I genitori dei ragazzi e bambini che tratto mi chiedono spesso un consiglio su quale sia lo sport più adatto al loro figlio/a considerando i problemi che hanno quali ad esempio scoliosi, cifosi, iperlordosi.
Suggerisco sempre in particolare sport di allungamento, quali pallavolo o basket, e sport che sviluppino la propriocezione, cioè la consapevolezza del sé corporeo come ad esempio karatè, kung fu e aikido.
In passato ero molto fiduciosa nei confronti di tutte le società sportive, certa che oltre all’esercizio fisico curassero anche l’aspetto psicologico che sottende alle varie discipline sportive.
Con il passare del tempo però con grande rammarico mi sono resa conto che alcune società di sport di squadra non curano l’aspetto psicologico ed educativo dei ragazzi.
Ho saputo dai piccoli atleti/pazienti che alcune squadre puntano solo a vincere per salire di categoria o per mantenere un buon livello raggiunto.
In questa corsa verso ‘la vetta’ (serie A) si perde di vista il singolo atleta; quindi l’allenatore cura e lavora per migliorare la tecnica di chi fa vincere la squadra trascurando chi non riesce a fare punti.
Quindi il coach fa giocare le partite solo a quelli ritenuti bravi, che in questo modo si perfezioneranno sempre più, aumentando il divario con coloro che sono meno bravi, che viceversa stanno in panchina durante intere partite e se entrano in campo è solo per pochi minuti (mi chiedo a quale scopo).
L’animo di questi fanciulli, non valorizzati e non seguiti adeguatamente da parte dell’istruttore soffre enormemente, portando dei segni, che vengono definiti dagli psicologi ‘le scritte sui muri’.
Talvolta la situazione è aggravata da genitori frustrati che proiettano sul figlio/a il proprio desiderio di successo, che a loro volta non hanno primeggiato quando erano bambini o adolescenti.
Quindi durante le partite ci sono tifoserie di genitori che non incitano la squadra ma solo il proprio pargoletto, dimostrando la propria ottusità perché non comprendono che nel gioco di squadra è il gruppo che vince o che perde.
Alcuni genitori considerano membri della squadra solo i ragazzi che giocano le partite escludendo coloro che stanno in panchina, quindi alle feste di compleanno vengono invitati solo quelli che giocano.
Inoltre in qualche società a parità di età tra componenti delle squadre ci sono 2 squadre una ritenuta migliore, che ha l’allenatore professionista e qualificato e l’altra dove giocano quelli meno emergenti allenati da un allenatore ‘improvvisato’, ai quali implicitamente viene passato il messaggio di essere perdenti. I genitori delle due squadre spesso vivono la competizione più dei figli.

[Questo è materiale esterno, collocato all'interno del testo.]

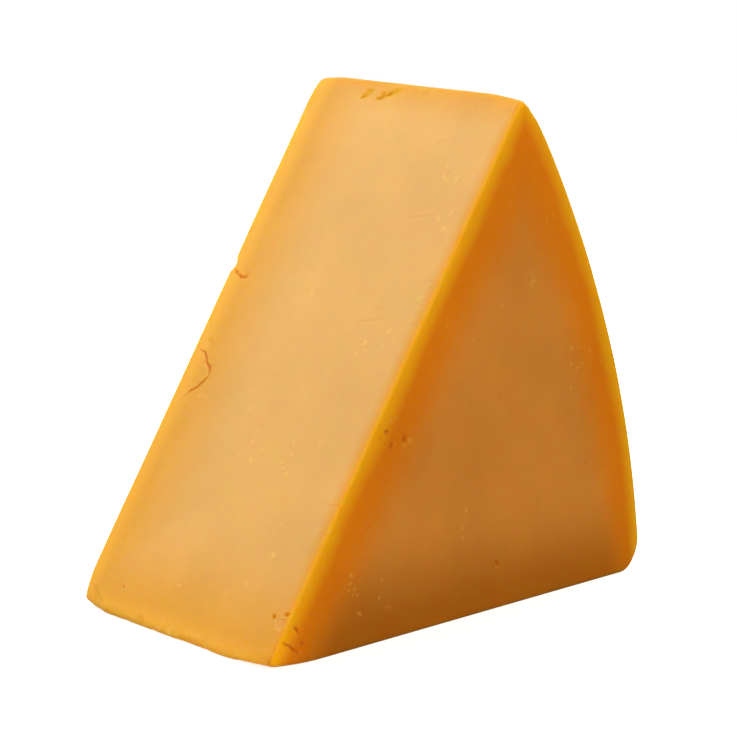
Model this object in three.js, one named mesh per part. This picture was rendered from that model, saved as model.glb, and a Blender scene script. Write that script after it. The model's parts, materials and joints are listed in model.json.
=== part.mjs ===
// A wedge of semi-soft cheese, cut from a low round wheel, lying on one of its two cut faces.
// Millimetres. +X runs along the resting cut face from the apex to the rim, +Y across the
// wheel's thickness, +Z up. The origin is under the middle of the wedge, on its resting face.

import * as THREE from 'three';
import { mergeVertices } from 'three/addons/utils/BufferGeometryUtils.js';

// Driving dimensions
const CUT_LENGTH = 115;          // apex to rim along a cut face, on the front flat face
const WEDGE_ANGLE = 56.6;
const RIM_RADIUS = 190;          // radius of the rim's outward bow
const APEX_THICKNESS = 52;
const RIM_THICKNESS = 56;        // the wheel's height at the rim's two corners
const BACK_GROWTH = 4;           // how much longer the back flat face is than the front one
const BACK_SHIFT = 5.5;
const APEX_RADIUS = 1.2;
const LOWER_RIM_RADIUS = 6;      // rounding of the rim's edge that rests on the table
const UPPER_RIM_RADIUS = 2.2;
const FLAT_EDGE_RADIUS = 0.9;      // stays under the apex and upper rim roundings

// Fineness of the facets
const ARC_STEPS = 8;
const ROUNDING_STEPS = 5;
const WELD_DISTANCE = 1e-4;

const CHEESE_COLOUR = 0xe8b066;

const ORIGIN = new THREE.Vector2(0, 0);
const QUARTER_TURN = Math.PI / 2;

// A point at an angle and a distance from a centre.
function polar(centre, angle, distance) {
  return new THREE.Vector2(
    centre.x + distance * Math.cos(angle),
    centre.y + distance * Math.sin(angle),
  );
}

// The direction from one point to another, as an angle between minus and plus half a turn.
function bearing(from, to) {
  return Math.atan2(to.y - from.y, to.x - from.x);
}

// The centre of the rim's bow, on the line that halves the wedge.
function bowCentre(angle) {
  const halfChord = CUT_LENGTH * Math.sin(angle / 2);
  const chordDistance = CUT_LENGTH * Math.cos(angle / 2);
  const toChord = Math.sqrt(RIM_RADIUS ** 2 - halfChord ** 2);
  return polar(ORIGIN, angle / 2, chordDistance - toChord);
}

// The centre of a rounding that touches the lower cut face and the rim.
function rimRounding(bow, radius) {
  const reach = RIM_RADIUS - radius;
  const rise = radius - bow.y;
  return new THREE.Vector2(bow.x + Math.sqrt(reach ** 2 - rise ** 2), radius);
}

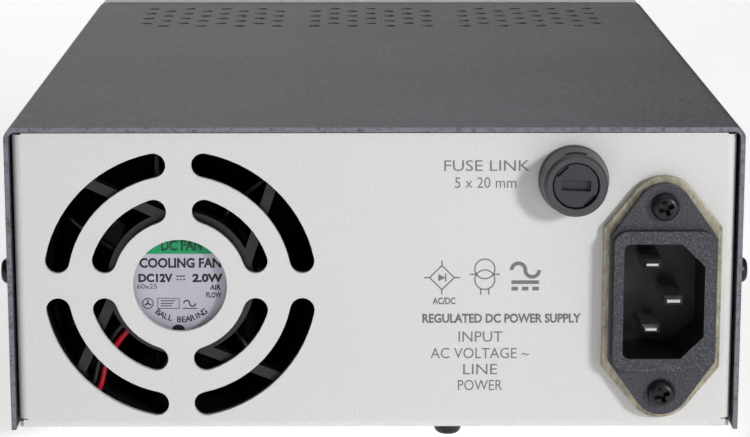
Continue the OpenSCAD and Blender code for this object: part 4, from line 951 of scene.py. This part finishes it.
# %% Chamfered pins and their tabs
def skin_along_y(sections, x, z):
    """A solid skinned over rectangles along Y. Each section is (y, width, height)."""
    made = bmesh.new()
    corners = ((-1, -1), (1, -1), (1, 1), (-1, 1))
    rows = [[made.verts.new((x + sx * w / 2, y, z + sz * h / 2)) for sx, sz in corners]
            for y, w, h in sections]
    made.faces.new(rows[0])
    made.faces.new(rows[-1][::-1])
    for low_row, high_row in zip(rows, rows[1:]):
        for k in range(4):
            j = (k + 1) % 4
            made.faces.new((low_row[k], high_row[k], high_row[j], low_row[j]))
    bmesh.ops.recalc_face_normals(made, faces=made.faces)
    return as_mesh("skin", made)


pins_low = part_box("inlet_pins")[0]
PIN_W, PIN_H = 4 * MM, 2 * MM
TAB_W, TAB_H = 6.3 * MM, 0.8 * MM
pin_parts = []
for dx, dz, setback in ((2.1, 7, 4.2), (2.1, -7, 4.2), (-2.1, 0, 0.6)):
    x, z, tip = inlet.x + dx * MM, inlet.z + dz * MM, rim_y - setback * MM
    pin = [(panel_y - 13.9 * MM, PIN_W, PIN_H), (tip - 1.0 * MM, PIN_W, PIN_H),
           (tip - 0.12 * MM, 2.7 * MM, 0.75 * MM), (tip, 2.3 * MM, 0.45 * MM)]
    tab = [(pins_low.y, 4.8 * MM, 0.5 * MM), (pins_low.y + 1.2 * MM, TAB_W, TAB_H),
           (pins_low.y + 9 * MM, TAB_W, TAB_H)]
    pin_parts += [(skin_along_y(pin, x, z), Matrix()), (skin_along_y(tab, x, z), Matrix())]
set_piece("inlet_pin_set", joined("inlet_pin_set", pin_parts), finishes["nickel"],
          stands_for=["inlet_pins"])
print("pins:", len(pin_parts) // 2)

# %% [markdown]
# ## Fuse holder's mark
# A short raised bar on the top of the cone shows where the cap's slot must point when it is closed.

# %% Raised arc on the fuse holder
def arc_bar(inner, outer, start, end, y0, y1, steps=16):
    """A bar bent round the Y axis between two radii and two angles."""
    made = bmesh.new()
    rows = []
    for k in range(steps + 1):
        a = math.radians(start + (end - start) * k / steps)
        rows.append([made.verts.new((r * math.cos(a), y, r * math.sin(a)))
                     for r, y in ((inner, y0), (outer, y0), (outer, y1), (inner, y1))])
    made.faces.new(rows[0])
    made.faces.new(rows[-1][::-1])
    for one, two in zip(rows, rows[1:]):
        for k in range(4):
            j = (k + 1) % 4
            made.faces.new((one[k], two[k], two[j], one[j]))
    bmesh.ops.recalc_face_normals(made, faces=made.faces)
    return as_mesh("arc_bar", made)


holder_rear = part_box("fuse_holder")[1].y
mark = joined("fuse_holder_mark", [(arc_bar(6.4 * MM, 6.98 * MM, 71, 109, holder_rear - 2.3 * MM,
                                            holder_rear - 1.5 * MM), at((fuse.x, 0, fuse.z)))])
# The mark is in darker black plastic than the holder: painted shade for the dark slot outline on the cone.
set_piece("fuse_holder_mark", mark, finishes["post_black"])
print("fuse mark set")

# %% [markdown]
# ## Digits
# A digit has seven bars, and each bar is a six-sided lozenge. The lit bars glow, and the dark ones
# stay faintly visible behind the red window, as they do on a real display.

# %% Seven-segment digits
LIT_BARS = {"0": "abcdef", "1": "bc", "2": "abged", "5": "afgcd"}
unlit = moulded("unlit_bar", srgb(70, 44, 44), 0.5)


def lozenge(length, width, upright):
    """One bar of a digit."""
    l, w = length / 2, width / 2
    points = [(-l, 0), (-l + w, w), (l - w, w), (l, 0), (l - w, -w), (-l + w, -w)]
    return sheet_outline([(y, x) if upright else (x, y) for x, y in points])


def digit(text, x, z, wide, tall, lit_side):
    """The lit or the unlit bars of one digit."""
    half_w, half_h, line = wide / 2, tall / 2, 0.9 * MM
    bars = {"a": (0, half_h, False), "g": (0, 0, False), "d": (0, -half_h, False),
            "b": (half_w, half_h / 2, True), "c": (half_w, -half_h / 2, True),
            "f": (-half_w, half_h / 2, True), "e": (-half_w, -half_h / 2, True)}
    return [(lozenge((half_h if up else wide) - 0.25 * MM, line, up), x + bx + bz * 0.12, z + bz)
            for key, (bx, bz, up) in bars.items() if (key in LIT_BARS[text]) == lit_side]


face_low, face_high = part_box("led_displays")
display_z = (face_low.z + face_high.z) / 2
volts_x, amps_x = face_low.x + 15.3 * MM, face_high.x - 15.3 * MM
DIGIT_W, DIGIT_H, DIGIT_PITCH = 4.4 * MM, 9.6 * MM, 7.2 * MM
turns = [math.tau * k / 12 for k in range(12)]
point = sheet_outline([(0.55 * MM * math.cos(t), 0.55 * MM * math.sin(t)) for t in turns])
glowing, dark = [], []
for centre, text in ((volts_x, "1200"), (amps_x, "0250")):
    for k, character in enumerate(text):
        x = centre + (k - 1.5) * DIGIT_PITCH
        glowing += digit(character, x, display_z, DIGIT_W, DIGIT_H, True)
        dark += digit(character, x, display_z, DIGIT_W, DIGIT_H, False)
    glowing.append((point, centre - 0.5 * DIGIT_PITCH + 3.1 * MM, display_z - 4.9 * MM))
face = (0, face_low.y - 0.02 * MM, 0)
printed("display_digits", glowing, face, TO_FRONT, digit_glow)
printed("display_unlit_bars", dark, face, TO_FRONT, unlit)
print("digits: two displays of four")

# %% [markdown]
# ## Front legends
# The fascia is printed in white. Each word names the control beside it, and the posts carry the plus,
# the minus and the earth sign.

# %% White print on the fascia
white_ink = moulded("white_ink", srgb(228, 229, 230), 0.5, 0.3 * MM, 0.004 * MM, 0.04)
knobs = {side: middle(f"{side}_knob") for side in ("voltage", "current")}
posts = {c: middle(f"{c}_post_base") for c in ("red", "green", "black")}
button, switch = middle("output_button"), middle("power_switch")
knob_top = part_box("voltage_knob")[1].z
post_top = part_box("red_post_base")[1].z + 1.4 * MM
SMALL = 1.9 * MM
lens_x = (knobs["voltage"].x + knobs["current"].x) / 2
front_words = [
    (letters("VOLTAGE", SMALL), knobs["voltage"].x, knob_top + 1.2 * MM),
    (letters("CURRENT", SMALL), knobs["current"].x, knob_top + 1.2 * MM),
    (letters("VOLTS", SMALL), volts_x, display_z - 15 * MM),
    (letters("AMPS", SMALL), amps_x, display_z - 15 * MM),
    (letters("OUTPUT", SMALL), button.x, button.z + 7.6 * MM),
    (letters("ON", SMALL), button.x + 14 * MM, button.z + 3.4 * MM),
    (letters("POWER", SMALL), switch.x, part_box("power_switch")[0].z - 3.2 * MM),
    (letters("+", 3.2 * MM, None, 0.02), posts["red"].x, post_top),
    (stroke((-1.3 * MM, 1.6 * MM), (1.3 * MM, 1.6 * MM), 0.5 * MM), posts["black"].x, post_top),
    (letters("CV", 1.6 * MM), lens_x, knobs["voltage"].z + 1.6 * MM),
    (letters("CC", 1.6 * MM), lens_x, knobs["voltage"].z - 8.8 * MM),
]
earth = posts["green"].x
front_words.append((stroke((0, 3.2 * MM), (0, 1.7 * MM), 0.35 * MM), earth, post_top))
for k, half in enumerate((1.5, 0.95, 0.4)):
    step_z = (1.7 - 0.7 * k) * MM
    front_words.append((stroke((-half * MM, step_z), (half * MM, step_z), 0.35 * MM), earth, post_top))
printed("front_words", front_words, (0, fascia_y, 0), TO_FRONT, white_ink)
for side, place in knobs.items():
    face_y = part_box(f"{side}_knob")[0].y
    line = [(stroke((0, 3.7 * MM), (0, 8.2 * MM), 0.8 * MM), 0, 0)]
    printed(f"{side}_pointer", line, (place.x, face_y + 0.45 * MM, place.z), TO_FRONT, white_ink,
            f"{side}_control", 0.3 * MM)

# %% [markdown]
# ## Rocker marks
# A bar marks on and a ring marks off. The rocker's upper face tips 20 degrees, so its mark is turned
# with it, and both marks ride on the rocker's body.

# %% Marks on the rocker
pivot = (switch.x, fascia_y + 1.5 * MM, switch.z)
FACE_OUT = 4.02 * MM
tipped = Matrix.Rotation(math.radians(20), 4, "X")
upper_face = tipped @ Matrix.Translation((0, -FACE_OUT, 4.3 * MM)) @ TO_FRONT
lower_face = Matrix.Translation((0, -FACE_OUT, -4.4 * MM)) @ TO_FRONT
bar_mark = stroke((0, -1.4 * MM), (0, 1.4 * MM), 0.45 * MM)
ring_mark = ring(1.3 * MM, 0.42 * MM)
printed("rocker_mark_on", [(bar_mark, 0, 0)], pivot, upper_face, white_ink, "power_rocker")
printed("rocker_mark_off", [(ring_mark, 0, 0)], pivot, lower_face, white_ink, "power_rocker")
print("front print:", len(front_words), "items, two pointers, two rocker marks")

Il far parte di una squadra dev’essere vissuto attivamente da tutti i componenti e tutti devono avere la stessa possibilità di giocare di mettersi alla prova in campo, con un allenamento mirato, che possa aiutare il singolo atleta a superare le proprie paure, la timidezza, acquisendo autostima fiducia in sé stesso e migliorandola prestazione tecnica.
Quindi in qualità di fisioterapista suggerisco ai genitori di evitare società sportive che hanno un siffatto comportamento verso i propri atleti, che porta ad una svalutazione del soggetto.
Lo sport deve favorire la crescita personale, lo spirito di aggregazione, l’amicizia, la solidarietà, il rispetto e l’educazione. Valori universali ed eterni!